Hi everyone!
We’d like to deploy our caffe model (based on VGG16 and somewhat larger than this) as TensorRT INT8 engine. For FLOAT32 and FLOAT16 the building works straightforwardly.
For INT8 we generated a calibration file with the Python API (based on the tutorial https://devblogs.nvidia.com/int8-inference-autonomous-vehicles-tensorrt/; replacing CityScapes by COCO and using our model).

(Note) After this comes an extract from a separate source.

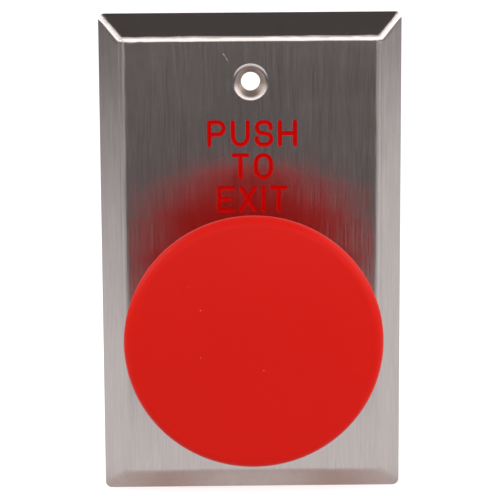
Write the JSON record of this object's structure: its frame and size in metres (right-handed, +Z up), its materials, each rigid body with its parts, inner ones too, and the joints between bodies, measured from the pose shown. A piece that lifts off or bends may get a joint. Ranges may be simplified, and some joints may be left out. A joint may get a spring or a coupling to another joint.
{
  "type": "door exit button",
  "caption": "Door exit button: large red mushroom push button on a bevelled brushed steel wall plate, with closing and opening contact blocks behind it.",
  "frame": {"origin": "centre of the wall plate on the wall's surface", "axes": "+X to the right seen from the room, +Y into the wall, +Z up"},
  "size_m": [0.0698, 0.0808, 0.1142],
  "materials": {
    "plate_steel": "vertical brushed",
    "seal_rubber": "matte",
    "operator_zinc": "satin chrome",
    "spring_steel": "drawn wire",
    "zinc_plated": "zinc plated",
    "nickel_plated": "nickel plated",
    "collar_zinc": "as cast",
    "head_red": "satin moulded",
    "insert_brass": "turned",
    "stem_steel": "turned",
    "clip_steel": "blackened",
    "pusher_black": "moulded",
    "block_grey": "moulded",
    "cover_clear": "clear moulded",
    "plunger_green": "moulded",
    "plunger_red": "moulded",
    "contact_copper": "rolled",
    "terminal_brass": "rolled"
  },
  "bodies": {
    "base": {"face_plate": "plate_steel", "front_gasket": "seal_rubber", "operator_body": "operator_zinc", "wiper_seal": "seal_rubber", "return_spring": "spring_steel", "lock_washer": "zinc_plated", "ring_nut": "nickel_plated", "mounting_collar": "collar_zinc", "set_screws": "zinc_plated", "closing_block_body": "block_grey", "closing_block_cover": "cover_clear", "closing_plunger_spring": "spring_steel", "closing_terminal_upper": "terminal_brass", "closing_terminal_lower": "terminal_brass", "closing_clamp_plates": "zinc_plated", "closing_terminal_screws": "zinc_plated", "opening_block_body": "block_grey", "opening_block_cover": "cover_clear", "opening_plunger_spring": "spring_steel", "opening_terminal_upper": "terminal_brass", "opening_terminal_lower": "terminal_brass", "opening_clamp_plates": "zinc_plated", "opening_terminal_screws": "zinc_plated"},
    "button": {"mushroom_head": "head_red", "head_insert": "insert_brass", "stem": "stem_steel", "retaining_clip": "clip_steel", "pusher_disc": "pusher_black", "pusher_screw": "zinc_plated"},
    "closing_plunger": {"closing_plunger": "plunger_green", "closing_bridge_spring": "spring_steel"},
    "opening_plunger": {"opening_plunger": "plunger_red", "opening_bridge_spring": "spring_steel"},
    "closing_bridge": {"closing_bridge": "contact_copper"},
    "opening_bridge": {"opening_bridge": "contact_copper"}
  },
  "joints": [
    {"name": "button_press", "type": "slide", "parent": "base", "child": "button", "axis": [0, 1, 0], "range_m": [0, 0.0045], "stiffness_N_per_m": 900, "springref_m": -0.008, "deforming": ["return_spring"]},
    {"name": "closing_plunger_press", "type": "slide", "parent": "base", "child": "closing_plunger", "axis": [0, 1, 0], "range_m": [0, 0.0045], "deforming": ["closing_plunger_spring", "closing_bridge_spring"]},
    {"name": "opening_plunger_press", "type": "slide", "parent": "base", "child": "opening_plunger", "axis": [0, 1, 0], "range_m": [0, 0.0045], "deforming": ["opening_plunger_spring", "opening_bridge_spring"]},
    {"name": "closing_bridge_move", "type": "slide", "parent": "base", "child": "closing_bridge", "axis": [0, 1, 0], "range_m": [0, 0.003]},
    {"name": "opening_bridge_move", "type": "slide", "parent": "base", "child": "opening_bridge", "axis": [0, 1, 0], "range_m": [0, 0.003]}
  ],
  "couplings": [
    {"joint": "closing_plunger_press", "follows": "button_press", "ratio": 1},
    {"joint": "opening_plunger_press", "follows": "button_press", "ratio": 1},
    {"joint": "closing_bridge_move", "follows": "button_press", "ratio": 0.6666},
    {"joint": "opening_bridge_move", "follows": "button_press", "ratio": 0.6666}
  ]
}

However, when using the calibration file for building the INT8 engine, the process fails and the following message shows:
../builder/cudnnBuilderWeightConverters.cpp:97: std::vector<float>
nvinfer1::cudnn::makeConvolutionInt8Weights(nvinfer1::ConvolutionParameters&, const
nvinfer1::cudnn::EngineTensor&, const nvinfer1::cudnn::EngineTensor&, nvinfer1::CpuMemoryGroup&, float):
Assertion `p.kernelWeights.type == DataType::kFLOAT && p.biasWeights.type == DataType::kFLOAT' failed.
Aborted
We tested our procedure with AlexNet, VGG16, and GoogleNet, and it works fine for them.
Does anyone have any idea what the problem might be?
Thanks in advance!